Praline Pecan Pumpkin Pie and Sugar Plum Berry Pie
Founded by two local families, Sugar Plum now employs about 50 people – half with “recognized disabilities,” Bedell says, the other half with what she calls “unrecognized disabilities.” “I think that it’s important for us to show that we all have a disability in one way or another.”
It’s now the go-to spot in Virginia Beach for a host of sweet treats – including pie. Last year, Sugar Plum sold more than 600 of them. During the week of Thanksgiving, Sugar Plum has pies stacked everywhere in the building.
More than a dozen flavors are on offer, many of them seasonal, like strawberry rhubarb and peach during the summer and a praline pecan pumpkin pie in the fall. The bakery adds a new flavor every so often.

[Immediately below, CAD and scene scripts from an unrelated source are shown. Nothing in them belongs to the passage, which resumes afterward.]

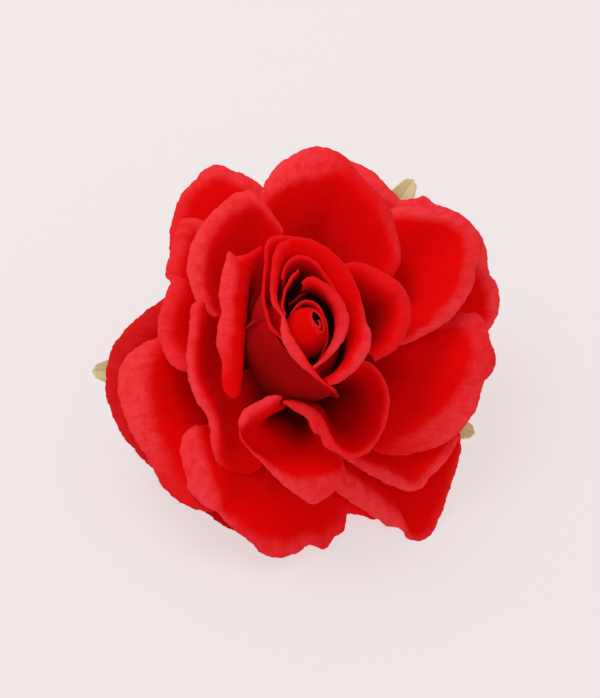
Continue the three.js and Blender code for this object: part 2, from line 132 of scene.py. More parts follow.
def smooth(knots: np.ndarray, shares: np.ndarray) -> np.ndarray:
    """Points at shares of the length of smooth curves through knots.

    Args:
        knots: Points to pass through, shaped (curves, knots, columns).
        shares: Shares of each curve's length, from 0 to 1.

    Returns:
        Points, shaped (curves, shares, columns).
    """
    before = 2 * knots[:, :1] - knots[:, 1:2]
    after = 2 * knots[:, -1:] - knots[:, -2:-1]
    fence = np.concatenate([before, knots, after], axis=1)
    gap = np.maximum(np.linalg.norm(np.diff(fence, axis=1), axis=2), LEAST_GAP) ** 0.5
    s = np.linspace(0, 1, CURVE_STEPS, endpoint=False)[None, :, None]
    pieces = []
    for k in range(knots.shape[1] - 1):
        p0, p1, p2, p3 = (fence[:, k + i, None] for i in range(4))
        d0, d1, d2 = (gap[:, k + i, None, None] for i in range(3))
        m1 = ((p1 - p0) / d0 - (p2 - p0) / (d0 + d1) + (p2 - p1) / d1) * d1
        m2 = ((p2 - p1) / d1 - (p3 - p1) / (d1 + d2) + (p3 - p2) / d2) * d1
        pieces.append((2 * s**3 - 3 * s**2 + 1) * p1 + (s**3 - 2 * s**2 + s) * m1
                      + (3 * s**2 - 2 * s**3) * p2 + (s**3 - s**2) * m2)
    dense = np.concatenate([*pieces, knots[:, -1:]], axis=1)
    out = np.empty((len(knots), len(shares), knots.shape[2]))
    for i, (line, length) in enumerate(zip(dense, lengths(dense))):
        for column in range(knots.shape[2]):
            out[i, :, column] = np.interp(shares * length[-1], length, line[:, column])
    return out


@dataclass(frozen=True)
class FlowerFrame:
    """Where the flower's axis starts and how it leans."""

    lean: float = 29.9
    towards: float = -73.7
    receptacle: tuple[float, float, float] = (-3.68, 0.1, 17.6)

    def basis(self) -> np.ndarray:
        """The flower's right, up and axis directions.

        Returns:
            The three directions, as rows.
        """
        lean, towards = math.radians(self.lean), math.radians(self.towards)
        axis = np.array([math.sin(lean) * math.cos(towards), math.sin(lean) * math.sin(towards),
                         math.cos(lean)])
        right = unit(np.array([1.0, 0, 0]) - axis * axis[0])
        return np.stack([right, np.cross(axis, right), axis])

    def placed(self, points: np.ndarray) -> np.ndarray:
        """Points of the flower's frame in the part's frame, in metres."""
        return (points @ self.basis() + np.array(self.receptacle)) * MM

    def lifted(self, points: np.ndarray, least: float) -> np.ndarray:
        """Points with those that lie lower than a least height over the table raised to it.

        Args:
            points: Points of the flower's frame.
            least: Height over the table, in millimetres.

        Returns:
            Points of the flower's frame.
        """
        upright = self.basis()[:, 2]
        short = least - (points @ upright + self.receptacle[2])
        return points + np.maximum(short, 0)[..., None] * upright


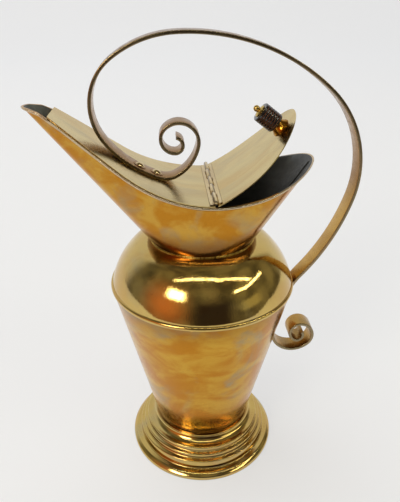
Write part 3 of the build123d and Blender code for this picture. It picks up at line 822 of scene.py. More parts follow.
# from the tail under the washer, up the shank, round the head's thin rim and over its dome
rivet_profile = [(ON_AXIS, -4.6), (2.4, -4.6), (2.4, -3.6), (1.5, -3.6), (1.5, -0.05)]
rivet_profile += [(4.4, -0.05), (4.5, 0.22), (4.2, 0.45), (3.4, 0.4), (2.9, 0.5)]
rivet_profile += [(r, z + 0.5) for r, z in cap(2.7, 1.5, 8)]
washer_profile = [(1.5, -3.6), (3.6, -3.6), (3.6, -3.0), (1.5, -3.0)]
strap_top = seat_radius - STRAP_THICKNESS / 2
rivet_meshes, washer_meshes = [], []
for spot in RIVET_SPOTS:
    lean = radians(SEAT_SLOPE) - spot / seat_radius
    up = (sin(lean), cos(lean))
    origin = (LOW_X - strap_top * up[0], LOW_Z + FRONT_SHEER - strap_top * up[1])
    rivet_mesh = turned(rivet_profile, 24)
    for face in rivet_mesh.faces:
        centre = face.calc_center_median()
        on_rim = centre.z > RIM_BELOW * MM and hypot(centre.x, centre.y) > RIM_INSIDE * MM
        face.material_index = 1 if on_rim else 0
    rivet_meshes.append(place(rivet_mesh, origin, up))
    washer_meshes.append(place(turned(washer_profile, 24), origin, up))
rivets = finish_mesh("rivets", joined(rivet_meshes), "jug", ["strap_rivets"], "pale_brass")
washers = finish_mesh("washers", joined(washer_meshes), "jug", ["rivet_washers"], "aged_brass")
print("points in the two rivets:", len(rivets.data.vertices))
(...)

Year-round favorites include the Sugar Plum Berry – featuring blueberries, cranberries and cherries – and five varieties of apple, including a French take with raisins and icing.
Bedell believes it’s the quality of ingredients that sets Sugar Plum apart. Any time there’s a change in the industry – such as when partially hydrogenated oil “was no more” – the bakery seeks out the top choice “and we really try our best to keep the best product that we can make,” she says.
Plus, she says, “our crust is phenomenal.”